- _Set task_
Look through the material below. Copy each line that contains the string "names".

- _Records from a dataset_
┄┄┄┄┄┄┄┄┄┄

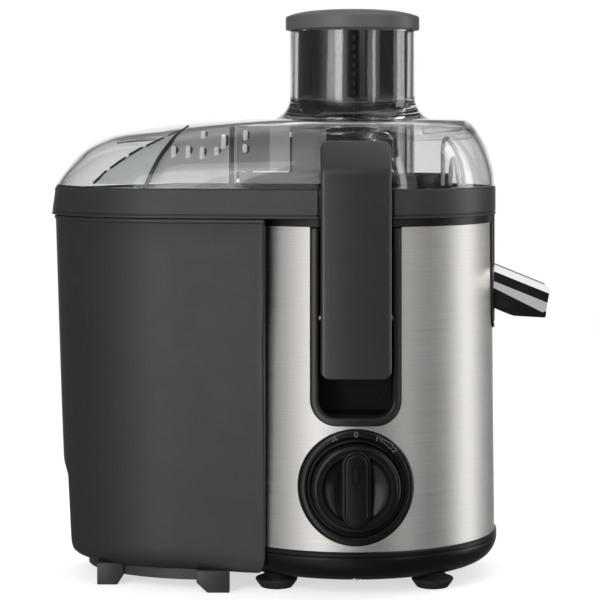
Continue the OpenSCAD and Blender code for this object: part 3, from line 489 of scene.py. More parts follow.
def rubber(name, colour, roughness=0.7):
    """Soft rubber with a dusty bloom."""
    look = Look(name, specular=0.35)
    pale = [min(1, c * 1.8 + 0.02) for c in colour]
    dusty = look.mix(look.remap(look.noise(90, 6), 0, 0.45), colour, pale)
    uneven = look.remap(look.noise(160, 4), roughness * 0.85, min(1, roughness * 1.2))
    return look.finish(dusty, uneven, look.noise(1800, 3), 0.35, 0.0001)


def board(name):
    """A circuit board's green coat, with tracks under it."""
    look = Look(name)
    inputs = {"Vector": look.place, "Scale": 140.0}
    cells = look.node("ShaderNodeTexVoronoi", inputs, distance="MANHATTAN").outputs["Distance"]
    tracks = look.remap(cells, 0, 1, 0.35, 0.4)
    green = look.mix(tracks, (0.012, 0.075, 0.03), (0.03, 0.15, 0.05))
    return look.finish(green, look.remap(look.noise(200), 0.3, 0.5), tracks, 0.4, 0.0001)


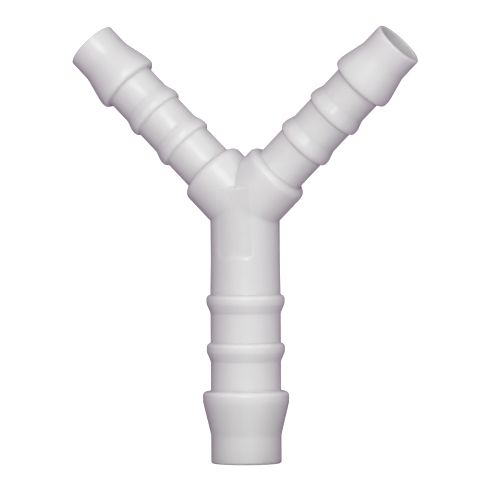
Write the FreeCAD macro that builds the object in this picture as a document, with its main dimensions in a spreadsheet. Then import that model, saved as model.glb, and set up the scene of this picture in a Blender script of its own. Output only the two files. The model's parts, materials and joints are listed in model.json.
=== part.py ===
import FreeCAD, Part
import math
import os
import Sketcher

# Reducing Y connector for flexible hose, moulded in one piece.
# A 13 mm (half inch) stem splits into two 10 mm (three eighths inch) arms, which leave
# the hub at 45 degrees each. Every limb is a round form about its own centre line: a
# plain tube, two retaining rings, an end barb and a short plain nose. All the ledges
# face the hub, so a hose slides on over the gentle slopes and is held by the ledges.
# The hub is three cylinders of one size that meet in plain creases, and each arm
# leaves it over a rounded collar. The bore runs through from mouth to mouth.
#
# In the body's own frame the hub's centre is the origin, the stem runs along -Y and
# the arms lie in the XY plane. The body then lies down on its three end barbs.

doc = FreeCAD.newDocument("y_connector")

# Driving dimensions, in millimetres and degrees. A station is measured along a limb
# from the hub's centre, and a land or length from the ledge of its ring or barb.
SIZES = [
    ("arm_angle", 45),          # between each arm and the stem's centre line
    ("hub_od", 12.5),
    ("root_length", 9.6),       # the stem keeps the hub's diameter to this station
    ("collar_length", 9.5),     # the arms' collars end at this station
    ("collar_round", 1.3),
    ("stem_od", 12.7),
    ("stem_wall", 1.05),
    ("stem_length", 46.2),
    ("stem_first_ring", 15.75),
    ("stem_pitch", 8.7),
    ("stem_ring_od", 14.15),
    ("stem_ring_land", 1.65),
    ("stem_ring_length", 3.35),
    ("stem_ring_round", 0.6),
    ("stem_barb_od", 15.6),
    ("stem_barb_land", 1.9),
    ("stem_barb_length", 7.9),
    ("stem_barb_round", 0.8),
    ("arm_od", 9.5),
    ("arm_wall", 0.9),
    ("arm_length", 41.5),
    ("arm_first_ring", 15.5),
    ("arm_pitch", 7.7),
    ("arm_ring_od", 10.65),
    ("arm_ring_land", 1.4),
    ("arm_ring_length", 3.1),
    ("arm_ring_round", 0.5),
    ("arm_barb_od", 11.7),
    ("arm_barb_land", 1.6),
    ("arm_barb_length", 6.2),
    ("arm_barb_round", 0.7),
    ("ring_blend", 1.6),        # softens the edge between a ring's land and its slope
    ("barb_blend", 4.0),        # softens both ends of a barb's cone
    ("rim_round", 0.4),         # outer edge of each mouth
    ("mouth_round", 0.25),      # inner edge of each mouth
    ("core_round", 5.0),        # inner end of the stem's bore, inside the hub
    ("web_height", 3.6),        # flat web that fills the front of the fork's valley
    ("web_depth", 0.05),        # how far it stays below the front of the hub
    ("field_start", 0.8),       # bare marking field, sunk in the front of the root
    ("field_length", 7.95),
    ("field_sweep", 60),
    ("field_depth", 0.12),      # at the field's far end; it fades out towards the web
]
RINGS = 2                       # retaining rings on each limb, before the end barb
ROUND_SHARE = 0.95              # the most of a step's height that its rounding takes
SAME_PLACE = 1e-4               # two edges nearer than this, in mm, are the same one

sheet = doc.addObject("Spreadsheet::Sheet", "dims")
for row, (alias, value) in enumerate(SIZES, start=1):
    sheet.set(f"A{row}", alias)
    sheet.set(f"B{row}", str(value))
    sheet.setAlias(f"B{row}", alias)
doc.recompute()

body = doc.addObject("PartDesign::Body", "y_connector")
body.Label = "y_connector"


def value_of(expression):
    """Work out an expression of the sheet's cells, as a plain number."""
    return float(sheet.evalExpression(expression))


def origin_feature(role):
    """Return the body's own origin plane or axis with this role."""
    return next(item for item in body.Origin.OriginFeatures if item.Role == role)


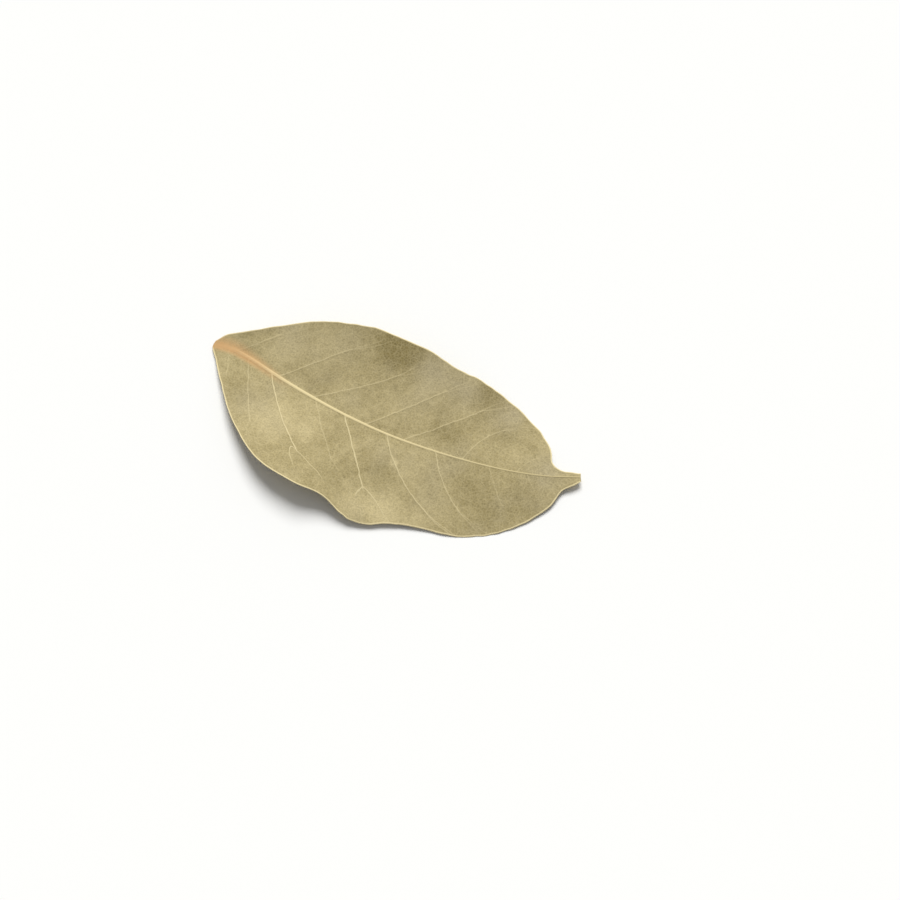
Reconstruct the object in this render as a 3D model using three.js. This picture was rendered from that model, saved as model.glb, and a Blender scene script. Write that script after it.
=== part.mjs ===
// A dried bay leaf lying with its matt underside up, in millimetres.
// The drawing frame counts X along the leaf from the base of the midrib and Y across it. The finished
// leaf is moved so that the origin is the middle of its bounding box, on the surface it lies on.

import * as THREE from "three";

// Driving dimensions
const BLADE_THICKNESS = 0.3;
const MIDRIB_RISE = { base: 0.85, tip: 0.12 }; // above the blade, on the underside
const MIDRIB_KEEL = { base: 0.3, tip: 0.04 }; // below the blade, on the face side
const MIDRIB_HALF_WIDTH = { base: 0.95, tip: 0.35 };
const CUP = 1.35; // how late a half blade rises towards its margin: 1 is straight
const LEAF_COLOR = 0xb3a479;

// Midrib and margins as [x, y, height], from the broken base to the blunt tip
const MIDRIB = [
  [0, 0, 0.7], [4, 0.3, 0.7], [8, -0.3, 0.7], [20, -3.2, 0.9], [32, -5.5, 1.4],
  [44, -6.6, 1.8], [56, -6.3, 1.9], [66, -5.1, 1.6], [74, -3.3, 1.5], [80.3, -1.1, 1.5],
];
const RIGHT_MARGIN = [
  [0.2, -0.8, 0.7], [5, -7.7, 1.8], [11, -15.2, 3.2], [18.6, -21.6, 4.7], [25, -24, 5.5],
  [30, -24.7, 5.3], [33, -24.3, 4.5], [36, -24.8, 3.5], [39, -26.1, 2.4], [42, -26.5, 1.6],
  [45, -25.9, 1.2], [48, -24.4, 1.2], [54, -22.8, 0.9], [60.4, -22, 0.5], [67.5, -19.1, 0.4],
  [73.4, -13.9, 0.7], [76.9, -8.7, 1], [77.9, -4.9, 1.3], [79.4, -3.6, 1.5], [80.6, -2, 1.6],
];
const LEFT_MARGIN = [
  [0.1, 0.8, 0.7], [1.4, 2.7, 1], [4, 4.1, 1.4], [11, 7.5, 2.6], [19, 10.6, 4.2],
  [26, 12.8, 4.9], [31, 13.9, 4.4], [38, 13.4, 4.6], [43, 12.7, 5], [50, 11.5, 3.5],
  [53.5, 11.6, 2.6], [60, 10.2, 1.3], [66, 7.8, 0.5], [71, 4.5, 0.5], [73.1, 2, 0.9],
  [73.9, 0.1, 1.1], [75.8, -1, 1.3], [80, -0.3, 1.5],
];

// Side veins as [x where one leaves the midrib, x where it meets the margin, bow towards the base]
const RIGHT_VEINS = [
  [0, 0.2, 0], [8, 19, 0.04], [13.5, 38, 0.05], [31.5, 45.5, 0], [41, 61, 0.07],
  [51.5, 66.5, 0.04], [62.5, 71.5, 0], [80.3, 80.6, 0],
];
const LEFT_VEINS = [
  [0, 0.1, 0], [5, 18, 0], [14.5, 34, 0], [23.5, 46, -0.02], [36, 53.5, -0.02],
  [44.5, 61, -0.02], [57, 68, 0.13], [68, 73.3, 0.1], [80.3, 80, 0],
];

// Mesh density
const ROWS = 72; // cross rows from base to tip, each laid along the side veins
const ACROSS = [0, 0.035, 0.1, 0.2, 0.32, 0.45, 0.58, 0.71, 0.83, 0.93, 1]; // share of a half blade
const CURVE_STEPS = 800;
const ROW_WEIGHT = { midrib: 0.2, margin: 0.4 }; // how rows share out midrib and margin lengths

// A smooth line through points, with lookups by length share and by x
class Line {
  constructor(points) {
    const vectors = points.map(([x, y, z]) => new THREE.Vector3(x, y, z));
    this.curve = new THREE.CatmullRomCurve3(vectors, false, "centripetal");
    this.curve.arcLengthDivisions = CURVE_STEPS;
    this.samples = this.curve.getSpacedPoints(CURVE_STEPS);
    this.end = points.at(-1)[0];
  }

  shareAtX(x) {
    const next = this.samples.findIndex((p) => p.x >= x);
    if (next <= 0) {
      return next === 0 ? 0 : 1;
    }
    const before = this.samples[next - 1].x;
    return (next - 1 + (x - before) / (this.samples[next].x - before)) / CURVE_STEPS;
  }

  at(share) {
    return this.curve.getPointAt(THREE.MathUtils.clamp(share, 0, 1));
  }

  atX(x) {
    return this.at(this.shareAtX(x));
  }
}

// Straight-line reading of rows [key, value, ...] at a key
function readTable(table, key, column) {
  const next = Math.max(1, table.findIndex((row) => row[0] >= key));
  const [low, high] = [table[next - 1], table[next]];
  return THREE.MathUtils.mapLinear(key, low[0], high[0], low[column], high[column]);
}

const midrib = new Line(MIDRIB);

// One half of the blade, on the right (side -1) or left (side 1) of the midrib
function makeHalf(side, marginPoints, veins) {
  const margin = new Line(marginPoints);
  const last = veins.length - 1;
  const ends = veins.map(([start, end, bow], i) => {
    const share = i === 0 ? 0 : i === last ? 1 : margin.shareAtX(end);
    return [start, share, bow];
  });
  const height = ({ x, y }) => {
    const [centre, edge] = [midrib.atX(x), margin.atX(x)];
    const out = THREE.MathUtils.clamp((y - centre.y) / (edge.y - centre.y), 0, 1);
    return THREE.MathUtils.lerp(centre.z, edge.z, out ** CUP);
  };
  return {
    marginShare: (start) => readTable(ends, start, 1),
    rib(start) {
      const root = midrib.atX(start);
      const run = margin.at(readTable(ends, start, 1)).sub(root);
      const bow = new THREE.Vector3(run.y, -run.x, 0).multiplyScalar(-side * readTable(ends, start, 2));
      return (t) => {
        const point = root.clone().addScaledVector(run, t).addScaledVector(bow, 4 * t * (1 - t));
        point.z = t < 1 ? height(point) : point.z;
        return point;
      };
    },
  };
}

const rightHalf = makeHalf(-1, RIGHT_MARGIN, RIGHT_VEINS);
const leftHalf = makeHalf(1, LEFT_MARGIN, LEFT_VEINS);

// Starts of the rows on the midrib, spread evenly over the midrib and both margins together
function spreadRows(count) {
  const progress = (start) =>
    ROW_WEIGHT.midrib * (start / midrib.end) +
    ROW_WEIGHT.margin * (rightHalf.marginShare(start) + leftHalf.marginShare(start));
  const starts = Array.from({ length: CURVE_STEPS + 1 }, (_, i) => (midrib.end * i) / CURVE_STEPS);
  const total = progress(midrib.end);
  return Array.from({ length: count + 1 }, (_, row) => {
    const wanted = (total * row) / count;
    return starts.find((start) => progress(start) >= wanted - 1e-9) ?? midrib.end;
  });
}

const rowStarts = spreadRows(ROWS);
const columnShares = [...ACROSS.slice(1).reverse().map((t) => -t), ...ACROSS];
const COLUMNS = columnShares.length - 1;

// The middle surface of the blade, as a grid of ROWS by COLUMNS cells
function makeSheet() {
  const sheet = new THREE.PlaneGeometry(1, 1, COLUMNS, ROWS);
  const position = sheet.attributes.position;
  rowStarts.forEach((start, row) => {
    const [right, left] = [rightHalf.rib(start), leftHalf.rib(start)];
    columnShares.forEach((share, column) => {
      const point = share < 0 ? right(-share) : left(share);
      position.setXYZ(row * (COLUMNS + 1) + column, point.x, point.y, point.z);
    });
  });
  sheet.computeVertexNormals();
  return sheet;
}

// Thickness above or below the middle surface at a place
function reach(upward, row, column, sheet) {
  const along = rowStarts[row] / midrib.end;
  const taper = (size) => THREE.MathUtils.lerp(size.base, size.tip, along ** 0.7);
  const centre = row * (COLUMNS + 1) + ACROSS.length - 1;
  const index = row * (COLUMNS + 1) + column;
  const here = new THREE.Vector3().fromBufferAttribute(sheet.attributes.position, index);
  const rib = new THREE.Vector3().fromBufferAttribute(sheet.attributes.position, centre);
  const offset = here.distanceTo(rib) / taper(MIDRIB_HALF_WIDTH);
  const ridge = Math.max(0, 1 - offset) * taper(upward ? MIDRIB_RISE : MIDRIB_KEEL);
  return BLADE_THICKNESS / 2 + ridge;
}

// The closed leaf: a box whose top and bottom follow the sheet
function makeLeaf() {
  const sheet = makeSheet();
  const upSign = Math.sign(sheet.attributes.normal.getZ(0));
  const leaf = new THREE.BoxGeometry(ROWS, COLUMNS, 1, ROWS, COLUMNS, 1);
  const position = leaf.attributes.position;
  for (let i = 0; i < position.count; i += 1) {
    const row = Math.round(position.getX(i) + ROWS / 2);
    const column = Math.round(position.getY(i) + COLUMNS / 2);
    const upward = position.getZ(i) > 0;
    const index = row * (COLUMNS + 1) + column;
    const point = new THREE.Vector3().fromBufferAttribute(sheet.attributes.position, index);
    const normal = new THREE.Vector3().fromBufferAttribute(sheet.attributes.normal, index);
    const sign = upward ? upSign : -upSign;
    point.addScaledVector(normal, sign * reach(upward, row, column, sheet));
    position.setXYZ(i, point.x, point.y, point.z);
  }
  return leaf;
}

// Moves a geometry so that the bottom centre of its box is the origin
function standOnOrigin(geometry) {
  geometry.computeBoundingBox();
  const { min, max } = geometry.boundingBox;
  geometry.translate(-(min.x + max.x) / 2, -(min.y + max.y) / 2, -min.z);
  geometry.computeVertexNormals();
  return geometry;
}

const leafMaterial = new THREE.MeshStandardMaterial({
  color: LEAF_COLOR,
  roughness: 0.75,
  metalness: 0,
});
const bayLeaf = new THREE.Mesh(standOnOrigin(makeLeaf()), leafMaterial);
bayLeaf.name = "bay_leaf";

const part = new THREE.Group();
part.add(bayLeaf);

export default part;
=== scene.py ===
import math
from bisect import bisect_left

import bpy
import bmesh
import numpy as np
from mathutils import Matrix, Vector, noise
from mathutils.kdtree import KDTree


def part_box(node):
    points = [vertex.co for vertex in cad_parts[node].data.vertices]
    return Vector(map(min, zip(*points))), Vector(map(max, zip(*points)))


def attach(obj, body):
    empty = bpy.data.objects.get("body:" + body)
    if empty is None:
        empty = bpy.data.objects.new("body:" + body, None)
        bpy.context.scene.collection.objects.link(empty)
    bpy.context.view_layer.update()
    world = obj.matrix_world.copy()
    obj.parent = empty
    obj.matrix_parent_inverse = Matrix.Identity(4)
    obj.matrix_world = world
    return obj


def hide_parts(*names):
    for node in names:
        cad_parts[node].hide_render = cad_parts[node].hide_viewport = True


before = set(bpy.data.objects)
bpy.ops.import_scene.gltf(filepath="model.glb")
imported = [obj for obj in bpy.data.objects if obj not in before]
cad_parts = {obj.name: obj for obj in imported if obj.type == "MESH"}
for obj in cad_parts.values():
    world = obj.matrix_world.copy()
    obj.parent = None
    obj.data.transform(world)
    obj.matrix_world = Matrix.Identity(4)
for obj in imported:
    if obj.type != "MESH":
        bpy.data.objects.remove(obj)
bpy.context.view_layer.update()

# A dried bay leaf lying with its matt underside up.
# Lengths are in millimetres and are turned into metres as they are used. The leaf is drawn with X along
# it from the base of the midrib and Y across it, and is then moved onto the place of its CAD node.
MM = 0.001

# Driving dimensions, those of the solid but for a slight bulge of the left margin near the base
BLADE_THICKNESS = 0.3
CUP = 1.35  # how late a half blade rises towards its margin: 1 is straight

# Midrib and margins as (x, y, height), from the broken base to the blunt tip
MIDRIB = [
    (0, 0, 0.7), (4, 0.3, 0.7), (8, -0.3, 0.7), (20, -3.2, 0.9), (32, -5.5, 1.4),
    (44, -6.6, 1.8), (56, -6.3, 1.9), (66, -5.1, 1.6), (74, -3.3, 1.5), (80.3, -1.1, 1.5),
]
RIGHT_MARGIN = [
    (0.2, -0.8, 0.7), (5, -7.7, 1.8), (11, -15.2, 3.2), (18.6, -21.6, 4.7), (25, -24, 5.5),
    (30, -24.7, 5.3), (33, -24.3, 4.5), (36, -24.8, 3.5), (39, -26.1, 2.4), (42, -26.5, 1.6),
    (45, -25.9, 1.2), (48, -24.4, 1.2), (54, -22.8, 0.9), (60.4, -22, 0.5), (67.5, -19.1, 0.4),
    (73.4, -13.9, 0.7), (76.9, -8.7, 1), (77.9, -4.9, 1.3), (79.4, -3.6, 1.5), (80.6, -2, 1.6),
]
LEFT_MARGIN = [
    (0.1, 0.8, 0.7), (1.4, 2.7, 1), (4, 4.1, 1.4), (11, 7.7, 2.6), (18.5, 11, 4.2),
    (26, 12.8, 4.9), (31, 13.9, 4.4), (38, 13.4, 4.6), (43, 12.7, 5), (50, 11.5, 3.5),
    (53.5, 11.6, 2.6), (60, 10.2, 1.3), (66, 7.8, 0.5), (71, 4.5, 0.5), (73.1, 2, 0.9),
    (73.9, 0.1, 1.1), (75.8, -1, 1.3), (80, -0.3, 1.5),
]

# Side veins as (x where one leaves the midrib, x where it meets the margin, bow towards the base)
RIGHT_COURSES = [
    (0, 0.2, 0), (8, 19, 0.02), (13.5, 38, 0.07), (31.5, 45.5, 0), (41, 61, 0.1),
    (51.5, 66.5, 0.1), (62.5, 71.5, 0.03), (80.3, 80.6, 0),
]
LEFT_COURSES = [
    (0, 0.1, 0), (5, 18, 0), (15.3, 34.5, 0), (23.5, 46, -0.035), (36, 53.5, -0.025),
    (44.5, 61, -0.025), (57, 68, 0.13), (68, 73.3, 0.1), (80.3, 80, 0),
]
# The veins seen on those courses as (x on the midrib, strength, share of the half blade where it forks,
# and how far its two branches lean from the course: more than 0 to the tip, less than 0 to the base)
RIGHT_VEINS = [
    (0, 0, 0.5, 0, 0), (3.5, 0.3, 0.5, 0.3, -0.3), (8, 0.5, 0.62, 0.3, -0.3),
    (13.5, 1, 0.58, 0.65, -1.1), (24.5, 0.35, 0.5, 0.3, -0.4), (31.5, 1, 0.67, 0.9, -0.9),
    (41, 0.75, 0.76, 0.15, 0), (51.5, 0.6, 0.7, 0.35, 0), (62.5, 0.34, 0.6, 0.2, -0.5),
    (70, 0.2, 0.6, 0.3, -0.4), (80.3, 0, 0.5, 0, 0),
]
LEFT_VEINS = [
    (0, 0, 0.5, 0, 0), (5, 0.35, 0.55, 0.4, -0.3), (15.3, 0.62, 0.62, 0.35, 0.1),
    (23.5, 0.6, 0.66, 0.4, -0.2), (36, 0.55, 0.7, 0.4, 0), (44.5, 0.55, 0.74, 0.4, -0.1),
    (57, 0.42, 0.64, 0.4, 0.1), (68, 0.25, 0.6, 0.4, -0.3), (80.3, 0, 0.5, 0, 0),
]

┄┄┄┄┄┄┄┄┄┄

- _Task answer_
def hide_parts(*names):
    for node in names:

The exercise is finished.